Dish_type= c("Meat","Vegetarian","Vegan","Meat","Vegetarian","Vegan")
Sales= c(155, 120, 5, 200, 300, 100)
Conference = c("Business","Business", "Business","Entertainment", "Entertainment", "Entertainment")
Food_Cart=data.frame(Dish_type,Sales,Conference)
str(Food_Cart)
## 'data.frame': 6 obs. of 3 variables:
## $ Dish_type : Factor w/ 3 levels "Meat","Vegan",..: 1 3 2 1 3 2
## $ Sales : num 155 120 5 200 300 100
## $ Conference: Factor w/ 2 levels "Business","Entertainment": 1 1 1 2 2 2
boxplot(Food_Cart$Sales~Food_Cart$Conference,main="Sales Per Conference", ylab="Sales")
boxplot(Food_Cart$Sales~Food_Cart$Dish_type, main ="Sales Per Dish", ylab="Sales")
Box plot Conclusions: Just based on the conference type, there are more sales generated in an Entertainment event than a business event. Just Based on the dish type, there are more sales gentared by vegetarian dishes.
pie(Food_Cart$Sales[1:3]/sum(Food_Cart$Sales[1:3]), labels= c("Meat","Vegetarian","Vegan"), main = "Dish Sales in Business Conference" )
pie(Food_Cart$Sales[4:6]/sum(Food_Cart$Sales[4:6]), labels= c("Meat","Vegetarian","Vegan"), main = "Dish Sales in Entertainment Conference" )
Pie Chart Conclusions: Proportionally there is not a spefic dish that generates the most sales per event, since Meat sales more in Business conferences and Vegetarian sales more in entertainment.
library(readxl)
Bulbs= read_excel("C:/Users/jcolu/OneDrive/Documents/Harrisburg/Summer 2018/ANLY 510/Exam1Q2.xlsx")
str(Bulbs)
## Classes 'tbl_df', 'tbl' and 'data.frame': 900 obs. of 4 variables:
## $ BlueLevel : chr "None" "Low" "Moderate" "None" ...
## $ Lum : chr "Low" "Low" "Low" "Medium" ...
## $ Impression: num 20 33 -9 36 55 -2 35 97 13 15 ...
## $ FocusGroup: num 1 1 1 1 1 1 1 1 1 2 ...
Factorize Data Set
Bulbs$BlueLevel=factor(Bulbs$BlueLevel,levels = c("None","Low","Moderate"))
Bulbs$Lum=factor(Bulbs$Lum,levels=c("Low", "Medium", "High"))
Bulbs$FocusGroup=as.character(Bulbs$FocusGroup)
str(Bulbs)
## Classes 'tbl_df', 'tbl' and 'data.frame': 900 obs. of 4 variables:
## $ BlueLevel : Factor w/ 3 levels "None","Low","Moderate": 1 2 3 1 2 3 1 2 3 1 ...

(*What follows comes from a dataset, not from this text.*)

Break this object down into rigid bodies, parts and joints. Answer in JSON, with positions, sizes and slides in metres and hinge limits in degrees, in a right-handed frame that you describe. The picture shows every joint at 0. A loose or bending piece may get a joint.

## $ Lum : Factor w/ 3 levels "Low","Medium",..: 1 1 1 2 2 2 3 3 3 1 ...
## $ Impression: num 20 33 -9 36 55 -2 35 97 13 15 ...
## $ FocusGroup: chr "1" "1" "1" "1" ...
Model=aov(Bulbs$Impression~Bulbs$FocusGroup*Bulbs$BlueLevel+Bulbs$Lum)
summary(Model)
## Df Sum Sq Mean Sq F value Pr(>F)
## Bulbs$FocusGroup 99 278 3 0.029 1
## Bulbs$BlueLevel 2 580572 290286 3019.267 <2e-16 ***
## Bulbs$Lum 2 155072 77536 806.453 <2e-16 ***
## Bulbs$FocusGroup:Bulbs$BlueLevel 198 1906 10 0.100 1
## Residuals 598 57494 96
## ---
## Signif. codes: 0 '***' 0.001 '**' 0.01 '*' 0.05 '.' 0.1 ' ' 1
library(lsmeans)
## Warning: package 'lsmeans' was built under R version 3.4.4
## The 'lsmeans' package is being deprecated.
## Users are encouraged to switch to 'emmeans'.
## See help('transition') for more information, including how
## to convert 'lsmeans' objects and scripts to work with 'emmeans'.
lsmip(object = Model, formula = Bulbs$BlueLevel~Bulbs$Lum, main= "Blue Bulbs & Luminosity ", xlab="Levels of Light", ylab= "Luminosity")
Conclusions: Based on the visualization of our data model, we can conclude that Low levels of blue light generally yield to higher levels of luminosity.